The votes of House Democrats on Sunday will largely determine the votes of independents in November. Individual members of Congress who vote “no” on the proposed health care overhaul will strike an immediate chord of respect with their constituents, establish an instant reputation for fiscal prudence and independent thinking, and gain the appreciation of voters for listening to them. Those who vote “yes” will invite the disdain of voters across the entire political spectrum, save the far left.
Independents, even more than most Americans, strongly disapprove of the proposed health care overhaul. In June, 66 percent of independents supported President Obama in a Fox News poll. After nine months of the president’s focusing almost entirely on health care, the same poll now shows that only 38 percent of independents support him — an amazing decline. Even fewer of these same independents, just 29 percent, specifically approve of the president’s handling of health care. More than twice as many, 63 percent, disapprove.
A PPP poll now shows Republicans leading on the generic congressional ballot by a tally of 46 to 43 percent. The GOP has built that lead on the strength of a 44 to 26 percent advantage among independents — the same 18-point margin by which Reagan beat Mondale and FDR beat Hoover.
Intensity of feeling is also clearly on the side of those who oppose the health-care overhaul. By two to one, those who strongly oppose it outnumber those who strongly support it (46 percent to 23 percent). This is not just a flash in the pan. Such two-to-one gaps in intensity have been pretty consistently in evidence since Thanksgiving.

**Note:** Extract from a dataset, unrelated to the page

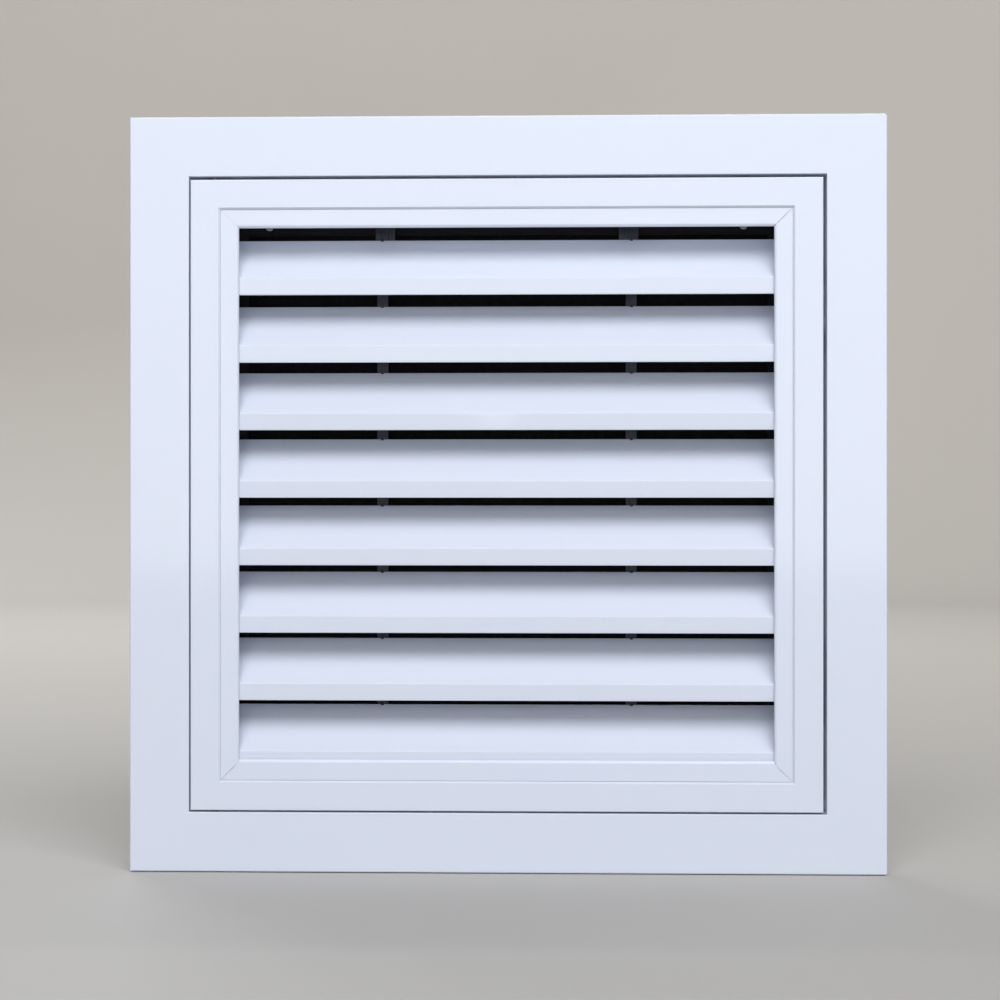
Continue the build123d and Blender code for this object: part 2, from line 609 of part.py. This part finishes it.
def support_nodes():
    """Upright strips behind the blades, with a hook over each blade's rear edge and a foot each end."""
    top = LIP_HEIGHT + SLOPE_RUN
    back = BLADE_WALL * 0.5**0.5
    rear = SLOPE_RUN + back
    front = rear - HOOK_REACH
    hook = Polygon(
        (front, LIP_HEIGHT + front),
        (SLOPE_RUN, top),
        (rear, top - back),
        (rear, top + HOOK_HEIGHT),
        (front + HOOK_HEIGHT, top + HOOK_HEIGHT),
        (front, top),
        align=None,
    )
    rear_y = SUPPORT_FRONT_Y + SUPPORT_THICKNESS
    half = SUPPORT_WIDTH / 2
    strip_part = block(-half, half, SUPPORT_FRONT_Y, rear_y, -CORE_WALL_INNER, CORE_WALL_INNER)
    hook_part = extrude(Plane.YZ * hook, amount=HOOK_WIDTH / 2, both=True)
    strip_part -= block(
        GROOVE_FROM_X, GROOVE_TO_X, SUPPORT_FRONT_Y, SUPPORT_FRONT_Y + GROOVE_DEPTH, -REACH, REACH
    )
    for number in range(BLADE_COUNT):
        strip_part += Pos(0, LIP_Y, FIRST_BLADE_Z - number * BLADE_PITCH) * hook_part
    nodes = {}
    for side, side_x in (("left", -1), ("right", 1)):
        support = Pos(side_x * SUPPORT_X, 0, 0) * strip_part
        for side_z in (-1, 1):
            inner_z = side_z * (CORE_WALL_INNER - FOOT_THICKNESS)
            middle = side_x * foot_middle()
            left = middle - FOOT_WIDTH / 2
            right = middle + FOOT_WIDTH / 2
            foot_rear_y = rear_y + FOOT_THICKNESS
            outer_z = side_z * CORE_WALL_INNER
            drop_z = side_z * (CORE_WALL_INNER - FOOT_DROP)
            support += block(left, right, foot_rear_y - FOOT_DEPTH, foot_rear_y, inner_z, outer_z)
            support += block(left, right, rear_y, foot_rear_y, drop_z, outer_z)
        support = DOOR_CENTRE * support
        for cutter in foot_rivets():
            support -= cutter
        nodes["blade_support_" + side] = support
    nodes["support_rivets"] = Compound([piece.solid() for piece in foot_rivets()])
    return nodes


def catch_screws(upper):
    """The two screws of one catch, through its ears and the neck wall."""
    centre_z = CATCH_Z if upper else -CATCH_Z
    ear_middle = CATCH_HALF_LENGTH + EAR_LENGTH / 2
    placed = []
    for side_z in (-1, 1):
        head = (NECK_HALF - EAR_THICKNESS, (EAR_FROM_Y + EAR_TO_Y) / 2, centre_z + side_z * ear_middle)
        placed.append(along(head, (1, 0, 0)) * pan_screw(PORT_BORE_R, CATCH_SCREW_LENGTH))
    return placed


def striker_rivets(upper):
    """The two rivets of one striker plate, flush with the outside of the door's skirt."""
    centre_z = CATCH_Z if upper else -CATCH_Z
    rivet_body = stack(
        (STRIKER_RIVET_HEAD_R, -STRIKER_RIVET_HEAD_HEIGHT, 0),
        (RIVET_R, 0, STRIKER_LEG_THICKNESS + DOOR_SKIRT),
    )
    head_x = DOOR_CENTRE.position.X + SKIRT_INNER - STRIKER_LEG_THICKNESS
    placed = []
    for side_z in (-1, 1):
        head = (head_x, STRIKER_RIVET_Y, centre_z + side_z * STRIKER_RIVET_OFFSET)
        placed.append(along(head, (1, 0, 0)) * rivet_body)
    return placed


def catch_nodes():
    """Two magnetic catches on the neck's right wall, and the steel strikers on the door."""
    nodes = {}
    magnets = []
    poles = []
    screws = []
    rivets = []
    inner = CATCH_INNER_X + CATCH_WALL
    outer = NECK_HALF - CATCH_WALL
    for name, centre_z in (("upper", CATCH_Z), ("lower", -CATCH_Z)):
        upper = name == "upper"
        lift = Pos(0, 0, centre_z)
        half = CATCH_HALF_LENGTH
        housing = block(CATCH_INNER_X, NECK_HALF, CATCH_FRONT_Y, CATCH_REAR_Y, -half, half)
        ear_half = half + EAR_LENGTH
        housing += block(
            NECK_HALF - EAR_THICKNESS, NECK_HALF, EAR_FROM_Y, EAR_TO_Y, -ear_half, ear_half
        )
        housing -= block(
            inner, outer, CATCH_FRONT_Y, MAGNET_REAR_Y, -MAGNET_HALF_LENGTH, MAGNET_HALF_LENGTH
        )
        housing = lift * housing
        for screw in catch_screws(upper):
            housing -= screw
            screws.append(screw.solid())
        nodes["catch_housing_" + name] = housing
        magnet = block(
            inner + POLE_THICKNESS,
            outer - POLE_THICKNESS,
            MAGNET_FRONT_Y,
            MAGNET_REAR_Y,
            -MAGNET_HALF_LENGTH,
            MAGNET_HALF_LENGTH,
        )
        magnets.append((lift * magnet).solid())
        for pole_x in (inner, outer - POLE_THICKNESS):
            pole = block(
                pole_x,
                pole_x + POLE_THICKNESS,
                POLE_FRONT_Y,
                MAGNET_REAR_Y,
                -MAGNET_HALF_LENGTH,
                MAGNET_HALF_LENGTH,
            )
            poles.append((lift * pole).solid())
        centre_x = DOOR_CENTRE.position.X
        face = block(
            centre_x + STRIKER_INNER,
            centre_x + DOOR_HALF,
            DOOR_SKIRT_REAR_Y,
            DOOR_SKIRT_REAR_Y + STRIKER_THICKNESS,
            -STRIKER_HALF_LENGTH,
            STRIKER_HALF_LENGTH,
        )
        leg = block(
            centre_x + SKIRT_INNER - STRIKER_LEG_THICKNESS,
            centre_x + SKIRT_INNER,
            STRIKER_LEG_FROM_Y,
            DOOR_SKIRT_REAR_Y,
            -STRIKER_HALF_LENGTH,
            STRIKER_HALF_LENGTH,
        )
        striker = lift * (face + leg)
        for striker_rivet in striker_rivets(upper):
            striker -= striker_rivet
            rivets.append(striker_rivet.solid())
        nodes["striker_plate_" + name] = striker
    nodes["catch_magnets"] = Compound(magnets)
    nodes["catch_pole_plates"] = Compound(poles)
    nodes["catch_screws"] = Compound(screws)
    nodes["striker_rivets"] = Compound(rivets)
    return nodes


def filter_nodes():
    """A washable filter: nylon mesh in a mitred channel frame, with an insert in each corner."""
    channel_inner = FILTER_HALF - FILTER_CHANNEL
    web = strip(CORE_REAR_Y, FILTER_REAR_Y, FILTER_HALF - FILTER_SHEET, FILTER_HALF)
    front = strip(CORE_REAR_Y, CORE_REAR_Y + FILTER_SHEET, channel_inner, FILTER_HALF)
    rear = strip(FILTER_REAR_Y - FILTER_SHEET, FILTER_REAR_Y, channel_inner, FILTER_HALF)
    bar = mitred_bar(web + front + rear)
    nodes = {}
    for quarter, side in enumerate(SIDES):
        nodes["filter_frame_" + side] = DOOR_CENTRE * turned(bar, quarter)
    mesh_half = FILTER_HALF - FILTER_SHEET
    mesh_front = (CORE_REAR_Y + FILTER_REAR_Y - MESH_THICKNESS) / 2
    mesh_rear = mesh_front + MESH_THICKNESS
    mesh = block(-mesh_half, mesh_half, mesh_front, mesh_rear, -mesh_half, mesh_half)
    nodes["filter_mesh"] = DOOR_CENTRE * mesh
    insert = corner_piece(
        mesh_half - INSERT_WIDTH, mesh_half, INSERT_LEG, mesh_rear, FILTER_REAR_Y - FILTER_SHEET
    )
    inserts = [(DOOR_CENTRE * turned(insert, quarter)).solid() for quarter in range(4)]
    nodes["filter_corner_inserts"] = Compound(inserts)
    return nodes


def turn_clip_nodes():
    """Clips that turn on their pivots to hold the filter in or let it go."""
    nodes = {}
    boss_front = CORE_REAR_Y + TURN_CLIP_GAP
    half = TURN_CLIP_WIDTH / 2
    for name, side_z, place in turn_clip_places():
        arm_shape = Pos(0, -side_z * TURN_CLIP_ARM / 2) * SlotCenterToCenter(
            TURN_CLIP_ARM - half, TURN_CLIP_WIDTH, rotation=90
        )
        arm_shape = Pos(0, side_z * half / 2) * arm_shape
        arm = extrude(Plane.XZ * arm_shape, amount=TURN_CLIP_THICKNESS)
        arm = Pos(0, ARM_REAR_Y, 0) * arm
        boss = Rot(-90, 0, 0) * stack((TURN_CLIP_BOSS_R, boss_front, ARM_REAR_Y))
        bore = Rot(-90, 0, 0) * stack((PIVOT_R + PIVOT_CLEARANCE, boss_front, ARM_REAR_Y))
        nodes["filter_clip_" + name] = place * (arm + boss - bore)
    return nodes


def all_nodes():
    nodes = {}
    nodes.update(outer_frame_nodes())
    for side in ("top", "bottom"):
        nodes["hinge_pin_" + side] = hinge_pin(side)
    nodes.update(door_frame_nodes())
    nodes.update(core_frame_nodes())
    nodes.update(core_clip_nodes())
    nodes.update(blade_nodes())
    nodes.update(support_nodes())
    nodes.update(catch_nodes())
    nodes.update(filter_nodes())
    nodes.update(turn_clip_nodes())
    return nodes


os.makedirs("parts", exist_ok=True)
for node, shape in all_nodes().items():
    export_step(shape, f"parts/{node}.step")
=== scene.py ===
import json
import math

import bpy
import bmesh
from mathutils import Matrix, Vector


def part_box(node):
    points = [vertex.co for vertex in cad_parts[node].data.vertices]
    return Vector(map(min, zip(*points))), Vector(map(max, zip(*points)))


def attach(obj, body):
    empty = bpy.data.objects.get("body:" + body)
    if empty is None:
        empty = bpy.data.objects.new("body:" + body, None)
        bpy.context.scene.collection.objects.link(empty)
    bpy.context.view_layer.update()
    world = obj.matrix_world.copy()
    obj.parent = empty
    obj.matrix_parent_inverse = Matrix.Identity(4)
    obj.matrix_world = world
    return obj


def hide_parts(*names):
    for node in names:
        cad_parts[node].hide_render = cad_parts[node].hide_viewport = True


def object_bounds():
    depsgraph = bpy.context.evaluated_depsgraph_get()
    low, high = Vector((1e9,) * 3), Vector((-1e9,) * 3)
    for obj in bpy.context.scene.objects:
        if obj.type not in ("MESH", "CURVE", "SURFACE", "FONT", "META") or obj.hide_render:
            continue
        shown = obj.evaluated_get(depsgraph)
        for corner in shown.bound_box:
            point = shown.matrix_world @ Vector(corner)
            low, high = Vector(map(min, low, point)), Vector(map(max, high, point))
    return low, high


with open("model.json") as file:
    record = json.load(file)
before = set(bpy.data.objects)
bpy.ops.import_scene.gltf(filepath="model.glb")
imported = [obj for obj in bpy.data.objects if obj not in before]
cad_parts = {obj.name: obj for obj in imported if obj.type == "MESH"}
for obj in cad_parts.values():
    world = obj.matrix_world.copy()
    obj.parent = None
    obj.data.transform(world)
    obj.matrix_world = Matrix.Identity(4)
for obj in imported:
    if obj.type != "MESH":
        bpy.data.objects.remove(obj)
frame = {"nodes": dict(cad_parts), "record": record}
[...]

It’s hard to win an election without the support of independents and with the intensity of support/opposition working solidly against you. But individual House Democrats can quickly quiet most opposition and win over most independents. With just one vote, they can show that they are independent too. They can show that they don’t just vote the party line, but are willing to exercise independent judgment and take independent action. They can show that they are willing to listen to their constituents. Those who exercise that healthy spirit of independence, even with their party leaders breathing down their necks, will be rewarded by grateful voters in November for their courage.